The talks, which at this stage are informal, have focused on building relations between the companies rather than establishing the terms of a specific transaction, the people said, asking not to be identified as the deliberations are private. Neither side has yet hired a financial adviser, the people said.
AT&T CEO Randall Stephenson has been looking to add more content and original programming as part of his plan to transform the Dallas-based telecommunications company into a media and entertainment giant.
“There's a lot that's attractive about Time Warner,” media industry veteran Peter Chernin, who runs an online video joint venture with AT&T, said in an interview Thursday on CNBC. “I think they're both great companies.” He said he didn't know anything about a deal.
Time Warner Chief Executive Officer Jeff Bewkes is a willing seller if he gets an offer he thinks is fair, said one of the people. Bewkes and his board rejected an $85-a-share approach in 2014 from Rupert Murdoch's 21st Century Fox, which valued Time Warner at more than $75 billion.
Time Warner rose 4.7 per cent to $82.99, valuing the company at about $64.5 billion.

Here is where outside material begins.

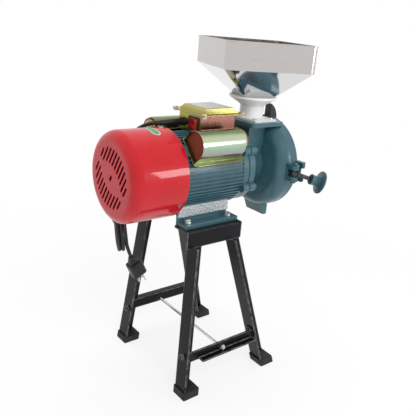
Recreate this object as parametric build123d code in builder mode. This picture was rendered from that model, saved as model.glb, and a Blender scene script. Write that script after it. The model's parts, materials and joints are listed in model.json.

AT&T fell 1.9 per cent to $38.65.
Time Warner shares had gained about 23 per cent this year through Wednesday, boosted by sales gains at both its HBO premium channel and Turner cable-TV unit. AT&T is up 12 per cent in 2016, valuing the Dallas-based company at about
AT&T has transformed itself over the last decade from a regional phone company to a national telecommunications powerhouse. Its plan to focus on media and entertainment targets include companies worth $2 billion to $50 billion, people familiar with the plans said earlier this month.

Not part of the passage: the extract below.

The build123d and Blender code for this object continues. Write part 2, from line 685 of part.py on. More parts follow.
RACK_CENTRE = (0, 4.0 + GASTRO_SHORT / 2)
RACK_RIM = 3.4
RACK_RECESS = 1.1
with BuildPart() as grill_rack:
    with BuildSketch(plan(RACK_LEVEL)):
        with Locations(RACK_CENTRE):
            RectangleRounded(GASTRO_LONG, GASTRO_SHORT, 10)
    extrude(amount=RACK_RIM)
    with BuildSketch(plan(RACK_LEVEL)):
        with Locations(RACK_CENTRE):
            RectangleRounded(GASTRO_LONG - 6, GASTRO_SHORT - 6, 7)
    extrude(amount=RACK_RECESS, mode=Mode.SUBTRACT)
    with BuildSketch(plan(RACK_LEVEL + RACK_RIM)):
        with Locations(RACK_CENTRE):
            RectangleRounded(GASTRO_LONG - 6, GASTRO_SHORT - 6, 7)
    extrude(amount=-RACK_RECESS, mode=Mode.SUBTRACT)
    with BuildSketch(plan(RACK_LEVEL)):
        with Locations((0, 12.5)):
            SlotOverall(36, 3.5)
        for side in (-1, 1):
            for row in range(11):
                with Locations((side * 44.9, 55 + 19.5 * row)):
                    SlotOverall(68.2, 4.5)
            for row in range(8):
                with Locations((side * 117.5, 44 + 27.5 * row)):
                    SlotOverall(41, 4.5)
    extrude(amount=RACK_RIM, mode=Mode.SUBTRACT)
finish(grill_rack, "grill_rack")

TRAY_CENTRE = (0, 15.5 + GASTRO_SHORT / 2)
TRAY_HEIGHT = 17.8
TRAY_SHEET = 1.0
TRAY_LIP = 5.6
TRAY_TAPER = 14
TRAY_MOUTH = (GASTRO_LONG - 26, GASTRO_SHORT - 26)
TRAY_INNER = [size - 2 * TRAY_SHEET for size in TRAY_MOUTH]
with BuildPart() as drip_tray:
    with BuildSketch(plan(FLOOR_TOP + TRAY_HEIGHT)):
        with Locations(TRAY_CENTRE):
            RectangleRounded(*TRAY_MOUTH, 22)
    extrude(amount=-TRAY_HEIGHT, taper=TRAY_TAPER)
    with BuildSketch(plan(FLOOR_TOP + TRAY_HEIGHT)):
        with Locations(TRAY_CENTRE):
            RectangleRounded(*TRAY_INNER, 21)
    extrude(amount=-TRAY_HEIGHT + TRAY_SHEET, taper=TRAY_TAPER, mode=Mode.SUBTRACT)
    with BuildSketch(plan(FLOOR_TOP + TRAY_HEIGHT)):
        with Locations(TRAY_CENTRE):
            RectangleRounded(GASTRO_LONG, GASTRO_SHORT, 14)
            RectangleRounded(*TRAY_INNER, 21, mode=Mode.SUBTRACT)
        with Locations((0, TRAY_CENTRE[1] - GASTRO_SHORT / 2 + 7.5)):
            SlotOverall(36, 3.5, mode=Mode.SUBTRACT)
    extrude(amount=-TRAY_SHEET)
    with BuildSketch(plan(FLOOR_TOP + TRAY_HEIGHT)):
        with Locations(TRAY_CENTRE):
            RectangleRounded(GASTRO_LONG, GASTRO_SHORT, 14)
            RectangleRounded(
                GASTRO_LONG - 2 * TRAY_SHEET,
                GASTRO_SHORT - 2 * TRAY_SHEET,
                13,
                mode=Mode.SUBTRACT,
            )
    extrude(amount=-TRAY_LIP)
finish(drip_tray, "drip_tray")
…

Last year, AT&T paid $48.5 billion to acquire satellite-TV provider DirecTV, its biggest deal in at least 10 years, according to
data compiled by Bloomberg. AT&T has been developing an internet-based version of the pay-TV service, called DirecTV
Now.
“With the pending launch of the DirecTV Now OTT app, it might make sense to move onto content ownership, but Time-Warner is an awfully big first step into the content world,” said John Butler, an analyst at Bloomberg Intelligence, in an e-mail.
The results are mixed with blockbuster deals that bring outsiders into the media industry. Comcast has had a largely successful run since acquiring control of NBC Universal in 2009. But Time Warner itself had one of the most disastrous mergers of all time when it combined with America Online. in 2000.
With $7.2 billion of cash on hand, AT&T doesn’t have enough firepower to make a big deal with cash alone. In the wake of the DirecTV purchase and the $18 billion it spent in the federal airwave auction last year, AT&T’s net debt was $120 billion at the end of June.
Moody’s Investors Service calculates the company’s adjusted leverage at 3.1 times earnings and says the company’s rating, three levels above junk, could be downgraded if it doesn’t stay on track to fall below 3 times.